Ashes 100-1 Countdown: 41 Days Until the Ashes…
Daniel Gray invites Greg Chappell to shake things up now that he is on the selection panel for Cricket Australia
Dear Greg, congratulations on the new role. I was pleased to hear of your promotion to such a key position in the Cricket Australia hierarchy, and I am relieved to know we finally have someone involved in the selection panel with the experience and the bravado to make the big calls.
I am sure Sourav will not disagree with me here.
As a long time supporter of the Australian cricket team, I am writing to humbly offer you some advice on a key revamp of the current landscape that I feel the media has been ignoring. It is glaringly obviously that there is something rotten in the state of … well, whichever state the National Selection Panel (NSP) are convening in this week.

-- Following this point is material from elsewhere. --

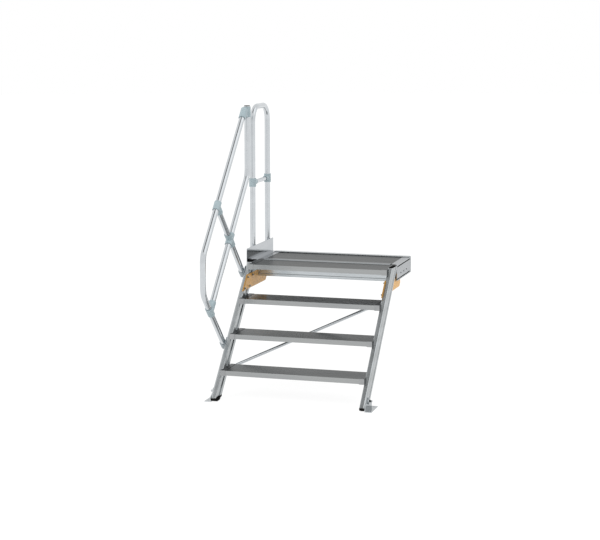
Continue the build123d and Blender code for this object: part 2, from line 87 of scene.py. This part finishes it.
def along_grain(tree, turn, lines_mm, length_mm):
    # object coordinates in which one step is a die line across the grain and length_mm along it
    where = add(tree, "ShaderNodeTexCoord").outputs["Object"]
    across = 1 / (lines_mm * MM)
    return add(tree, "ShaderNodeMapping", {"vector_type": "POINT"}, {
        "Vector": add(tree, "ShaderNodeVectorRotate", {"rotation_type": "EULER_XYZ"},
                      {"Vector": where, "Rotation": turn}).outputs[0],
        "Scale": (1 / (length_mm * MM), across, across)}).outputs[0]


def tint(tree, vector, dark, light):
    # a slow change between two shades of one finish
    noise = add(tree, "ShaderNodeTexNoise", None, {"Vector": vector, "Scale": 1.0, "Detail": 2.0})
    ramp = add(tree, "ShaderNodeValToRGB", None, {"Fac": noise.outputs[0]})
    for stop, position, shade in zip(ramp.color_ramp.elements, (0.35, 0.65), (dark, light)):
        stop.position = position
        stop.color = linear(shade)
    return ramp.outputs[0]


def spread(tree, vector, middle, wander):
    # a number that wanders about a middle value over the surface
    noise = add(tree, "ShaderNodeTexNoise", None, {"Vector": vector, "Scale": 1.0, "Detail": 3.0})
    return add(tree, "ShaderNodeMapRange", None, {
        "Value": noise.outputs[0], "From Min": 0.3, "From Max": 0.7,
        "To Min": middle - wander, "To Max": middle + wander}).outputs[0]


def bump(tree, vector, depth_mm):
    # a fine relief of the given depth
    noise = add(tree, "ShaderNodeTexNoise", None, {"Vector": vector, "Scale": 1.0, "Detail": 2.0})
    return add(tree, "ShaderNodeBump", None, {
        "Height": noise.outputs[0], "Distance": depth_mm * MM, "Strength": 0.5}).outputs[0]


def extruded(name, dark, light, rough, turn, edge=1.0, depth_mm=0.02):
    # Extruded aluminium: satin, with fine die lines along the section. They are drawn 1.5 mm apart,
    # coarser than the real ones, so that they show. The edge tint sets how far the metal lights up
    # where the eye grazes it.
    m, tree, shader = start(name, {"Metallic": 1.0, "Specular Tint": (edge, edge, edge, 1.0)})
    grain = along_grain(tree, turn, 1.5, 400.0)
    slow = along_grain(tree, turn, 60.0, 500.0)
    tree.links.new(tint(tree, slow, dark, light), shader.inputs["Base Color"])
    tree.links.new(spread(tree, grain, rough, 0.04), shader.inputs["Roughness"])
    tree.links.new(bump(tree, grain, depth_mm), shader.inputs["Normal"])
    return m


# Which way a section runs
SIDEWAYS = (0.0, 0.0, 0.0)
LENGTHWAYS = (0.0, 0.0, math.radians(90))
UP_THE_FLIGHT = (0.0, math.radians(-45.55), math.radians(90))

# Anodised sections are paler and even. Mill finish is duller, most of all where the eye grazes the
# tops of the treads and the deck. The sheet and the angles are smooth and mirror what is near.
# The top tread's higher edge tint is painted light, which lightens it under the overhanging deck.
stringer_metal = extruded("anodised_aluminium_stringer", "A9ADAE", "B7BBBD", 0.26, UP_THE_FLIGHT, 0.87)
beam_metal = extruded("anodised_aluminium_beam", "BCC1C4", "C6CBCE", 0.22, SIDEWAYS, 0.9)
rail_metal = extruded("anodised_aluminium_rail", "BFC3C6", "C8CCCF", 0.22, LENGTHWAYS, 0.65)
tread_metal = extruded("mill_aluminium_tread", "9EA0A1", "A4A6A6", 0.26, SIDEWAYS, 0.38)
deck_metal = extruded("mill_aluminium_deck", "9FA1A1", "A5A7A7", 0.26, SIDEWAYS, 0.32)
tread_metal_with_painted_light = extruded("mill_aluminium_tread_painted_light", "9EA0A1", "A4A6A6", 0.26, SIDEWAYS, 0.55)
cap_metal = extruded("mill_aluminium_end_cap", "9A9C9D", "A4A5A6", 0.26, LENGTHWAYS, 0.38)
trim_metal = extruded("bright_aluminium_trim", "B4B8BA", "BEC2C4", 0.22, SIDEWAYS, 0.9)
strip_metal = extruded("mill_aluminium_strip", "A6AAAC", "B0B4B6", 0.26, SIDEWAYS, 0.5)
toe_metal = extruded("bright_aluminium_sheet", "BFC3C7", "C8CCCF", 0.10, LENGTHWAYS, 0.8, 0.005)
bracket_metal = extruded("bright_aluminium_angle", "BFC4C7", "CCD0D2", 0.15, LENGTHWAYS, 0.7)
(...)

While I was planning on writing an article pointing out all the shortcoming of the selectors in the past 5 years and how they have essentially failed in their rebuilding task as a group, instead I have decided to write something constructive, with a plan for the future to ensure Australia remains at the top of the cricketing world for years to come.
To put it bluntly, the makeup of the NSP is flawed. It is one-dimensional and therefore limited in its ability to not just pick the right side for this match, but one that shows the panel has both eyes on the future as well.
With the wealth of unique perspectives in the sporting world, is it not a little narrow-minded to have a selection team made up entirely of former players? I think it’s time Cricket Australia moved away from this old and failing model to something fitting the present and future of the great game.
Without further preamble, here are my recommendations for revamping the NSP.
For years, the AFL has been awarding the Brownlow medal to its best and fairest player of the regular season. Who is behind the voting for this prestigious award?
It is the umpires of each match. Not a group of former players. Those closest to the action are considered the best judges of performance, and rightly so.
With this in mind, I feel the NSP would greatly benefit from the inclusion of a former or current international umpire. Being out in the middle with players for hours and days at a time surely puts umpires in a great position to judge temperament, consistency and the like.
This could also be linked to state level by the appointment of an umpire who reports on shield performances directly to the umpire appointed to the NSP.
The next change I would make is the inclusion of a cricket writer on the panel. While journalists are not currently involved in the selection process in any sports I am aware of, they are frequently included in selecting the best on ground in numerous sports and are therefore used to critiquing performances and closely scrutinising players.
They would arguably watch as much cricket as anyone aside from players, coaches and umpires.
Thirdly, I would suggest the inclusion of a sports psychologist on the panel. This may be too much for the purists to handle, but hear me out.
Sports psychologists travel with the team and have constant contact will all members of the squad. They know players’ mental strengths and weaknesses, and therefore can assess their current state of mind and offer a unique perspective most likely not included in the current selection process.
As all state teams would employ a sports psychologist, they could report to the NSP member on potential state players being considered for elevation to the national level.
No former cricketers, you ask? Well, not necessarily.
A number of international umpires are former cricketers, as are a high percentage of cricket writers. While you remain in your current role, Mr. Chappell, we have a former Test captain on the panel, which is a huge strength and provides a wealth of experience to the process.
One last point, as I know you’re a busy man. The recent appointment of Troy Cooley to the Centre of Excellence appears to have left the national side without a bowling coach.
With the recent performances in India in mind, particularly of one Nathan Hauritz, could I suggest you keep this appointment in the family and appoint your brother Trevor? If the figures of our bowlers are any indication of what they were serving up on the sub-continent, I think rolling the ball along the pitch lawn bowls style may result in more success in the immediate future.